(concurring specially) .
I do not think that the argument quoted in footnote 2 to the majority opinion should be commended. For the prosecuting attorney to express his personal opinion or belief in the guilt of the accused seems to me unfairly to add on the Government’s side of the scales the weight of the professional opinion and the influence of the official position of Government counsel who, in most cases, is properly and highly respected by the members of the jury for his integrity, fairness, and impartiality. Such an argument should not, in my opinion, be made, and I think that in many cases it would call for a reversal whether or not there was any intimation that the prosecutor based his belief on evidence not in the record. The views expressed in the able dissenting opinion of judge McAl-lister in Henderson v. United States, 6 Cir., 1955, 218 F.2d 14, 20, et seq., are impressive and are amply supported by many cases contained in the annotation appended to that case in 50 A.L.R.2d at pages 766-868, on “Propriety and effect of prosecuting attorney’s argument to jury indicating his belief or knowledge as to guilt of accused.” See also 53 Am. Jur., Trial, Section 486; 23 C.J.S. Criminal Law § 1104.

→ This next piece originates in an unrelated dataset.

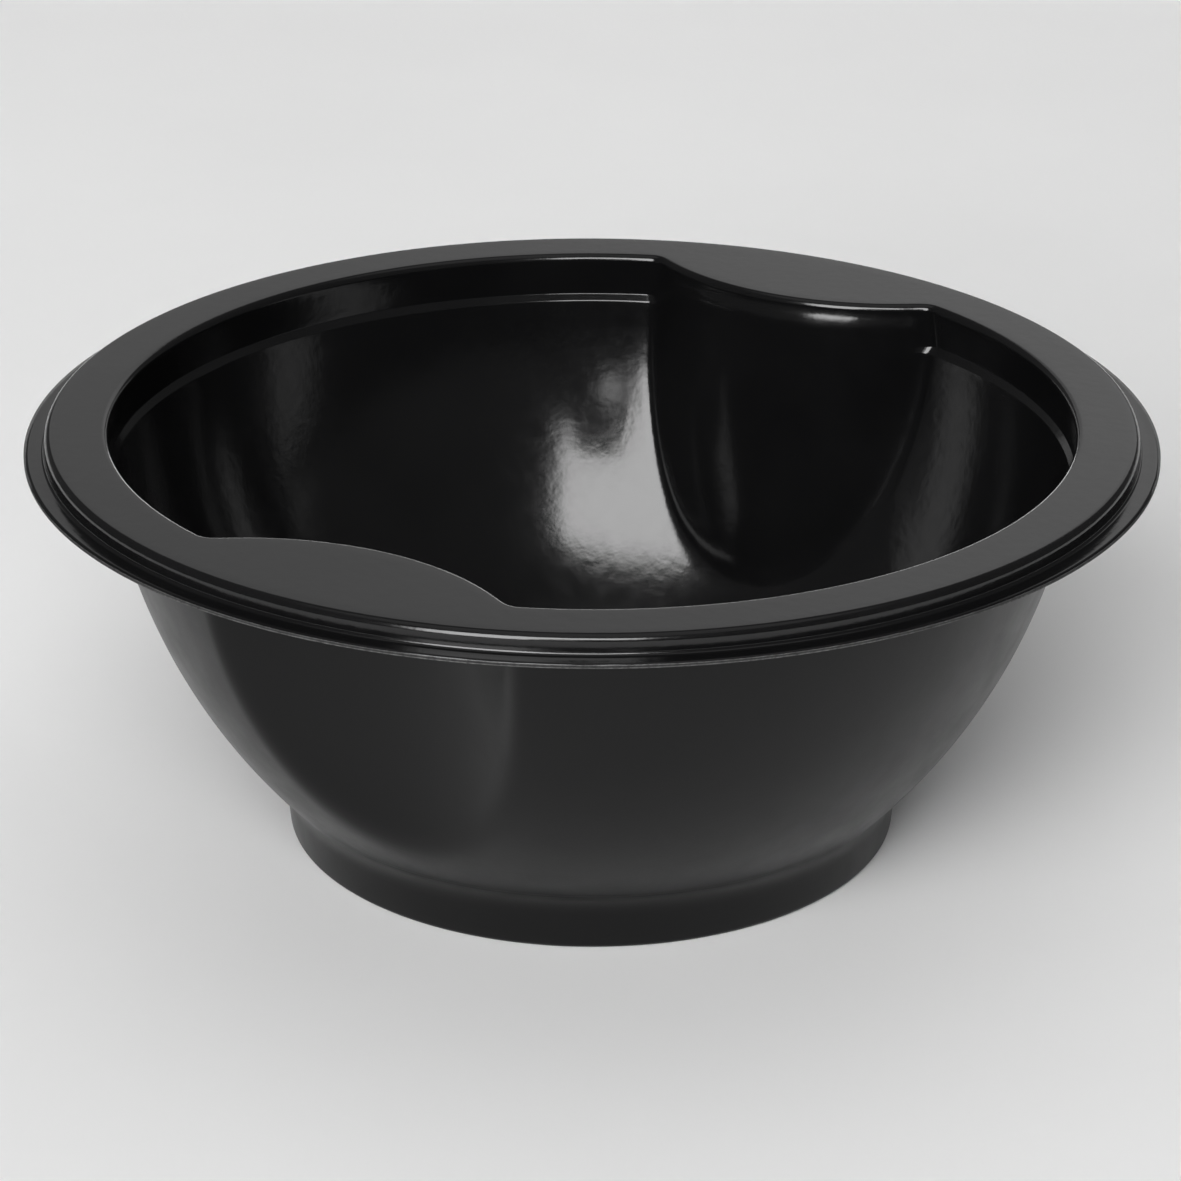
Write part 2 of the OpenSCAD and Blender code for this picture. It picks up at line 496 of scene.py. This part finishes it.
def camera():
    data = bpy.data.cameras.new("camera")
    data.lens, data.sensor_width = LENS, SENSOR
    eye = add_object("camera", data)
    eye.location = AIM + bearing(180, math.degrees(VIEW_RISE)) * VIEW_DISTANCE
    eye.rotation_mode = "QUATERNION"
    eye.rotation_quaternion = (AIM - eye.location).to_track_quat("-Z", "Y")
    eye.location += bearing(90, 0) * VIEW_ASIDE
    eye.rotation_quaternion @= Quaternion((0, 0, 1), VIEW_ROLL)
    bpy.context.scene.camera = eye


def glow(name, radiance, right=None, soft=False):
    """Light of an even strength, or of one that changes to another across the panel's middle. A soft
    panel fades towards its sides."""
    m = Nodes(name)
    m.set(Base_Color=(0, 0, 0, 1), Specular_IOR_Level=0)
    m.set(Emission_Color=(1, 1, 1, 1), Emission_Strength=radiance)
    if right:
        split = m.add("SeparateXYZ")
        m.link(m.add("TexCoord").outputs["Object"], split.inputs["Vector"])
        change = m.spread(split.outputs["X"], radiance, right, CHANGE_START, CHANGE_END)
        m.link(change, m.shader.inputs["Emission Strength"])
    if soft:
        m.link(m.spread(m.off_centre(), radiance, 0, FADE_START, 1), m.shader.inputs["Emission Strength"])
    return m.material


def facing(place):
    """Turn of a panel that faces the bowl from place."""
    return (-bearing(*place)).to_track_quat("Z", "Y")


def hang(name, place, distance, outline, material):
    """Flat panel that faces the bowl from place, a (turn, rise) bearing, with an outline of (x, y)."""
    mesh = bpy.data.meshes.new(name)
    mesh.from_pydata([(x, y, 0) for x, y in outline], [], [tuple(range(len(outline)))])
    mesh.materials.append(material)
    piece = add_object(name, mesh)
    piece.location = AIM + bearing(*place) * distance
    piece.rotation_mode = "QUATERNION"
    piece.rotation_quaternion = facing(place)
    piece.visible_camera = False
    return piece


def superellipse(wide, tall, distance, squareness, points=64):
    """Outline that fills wide by tall degrees. A squareness of 2 is an ellipse, and more is squarer."""
    reach_x = distance * math.tan(math.radians(wide / 2))
    reach_y = distance * math.tan(math.radians(tall / 2))
    p = 2 / squareness
    outline = []
    for a in angles_round(points):
        c, s = math.cos(a), math.sin(a)
        outline.append((math.copysign(abs(c) ** p, c) * reach_x, math.copysign(abs(s) ** p, s) * reach_y))
    return outline


def panel(name, place, size, material, distance=PANEL_DISTANCE, squareness=2.0):
    """Panel at place that fills size, as (wide, tall) degrees seen from the bowl."""
    return hang(name, place, distance, superellipse(*size, distance, squareness), material)


def on_panel(place, distance, corner):
    """Point of a panel, in its own x and y, that is seen from the bowl at a (turn, rise) bearing."""
    way, middle = bearing(*corner), bearing(*place)
    point = facing(place).inverted() @ (way * (distance / way.dot(middle)) - middle * distance)
    return point.x, point.y


def key_light(place=(-166.3, 29.6), size=(45, 43), squareness=3.3, distance=PANEL_DISTANCE):
    """Large soft window, with a dark bite in its lower side where the camera stands in front of it."""
    corners = [
        (170, 21.5), (173.8, 21.5), (174.6, 26), (177, 28),
        (187, 28), (189, 25.5), (191, 18), (192.5, 9),
    ]
    bite = [on_panel(place, distance, corner) for corner in corners]
    window = superellipse(*size, distance, squareness)
    lowest = len(window) * 3 // 4
    before = [p for p in window[:lowest] if p[1] > bite[0][1]]
    after = [p for p in window[lowest:] if p[0] > bite[-1][0]]
    hang("key", place, distance, before + bite + after, glow("key_glow", 10, soft=True))


def lights():
    key_light()
    panel("gap", (-175.2, 15.1), (6.4, 6.2), glow("gap_glow", 3.8, soft=True))
    panel("backdrop", (5, 24), (44, 24), glow("backdrop_glow", 0.43, 0.64), squareness=8)
    panel("far_wall", (0, 1.25), (80, 6.5), glow("far_wall_glow", 0.75), distance=5.95, squareness=8)
    panel("horizon", (0, 2.5), (18, 7), glow("horizon_glow", 3.5), distance=5.9)
    fill = panel("fill", (0, 75), (70, 70), glow("fill_glow", 0.8))
    fill.visible_glossy = False


def surroundings():
    """A dim room under a soft ceiling."""
    world = bpy.data.worlds.new("room")
    world.use_nodes = True
    nodes, link = world.node_tree.nodes, world.node_tree.links.new
    place, split, ramp = (nodes.new("ShaderNode" + k) for k in ("TexCoord", "SeparateXYZ", "MapRange"))
    ramp.interpolation_type = "SMOOTHSTEP"
    between = {"From Min": CEILING_EDGE, "From Max": CEILING_FULL, "To Min": ROOM, "To Max": CEILING}
    for key, value in between.items():
        ramp.inputs[key].default_value = value
    link(place.outputs["Generated"], split.inputs["Vector"])
    link(split.outputs["Z"], ramp.inputs["Value"])
    link(ramp.outputs["Result"], nodes["Background"].inputs["Strength"])
    nodes["Background"].inputs["Color"].default_value = (1, 1, 1, 1)
    bpy.context.scene.world = world
    bpy.context.scene.view_settings.view_transform = "Standard"


bowl()
floor()
camera()
surroundings()
lights()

In this case, however, the entire argument appears in the record. It is a logical and reasoned argument containing nothing else subject to criticism and no appeals to passion or prejudice. The one improper argument is not, in my opinion, so serious as to require a reversal of the judgment. As said in United States v. Socony-Vacuum Oil Co., 1940, 310 U.S. 150, 240, 60 S.Ct. 811, 852, 84 L.Ed. 1129,
“But each case necessarily turns on its own facts. And where, as here, the record convinces us that these statements were minor aberrations in a prolonged trial and not cumulative evidence of a proceeding dominated by passion and prejudice, reversal would not promote the ends of justice.”
I, therefore, concur in the affirmance of the judgment.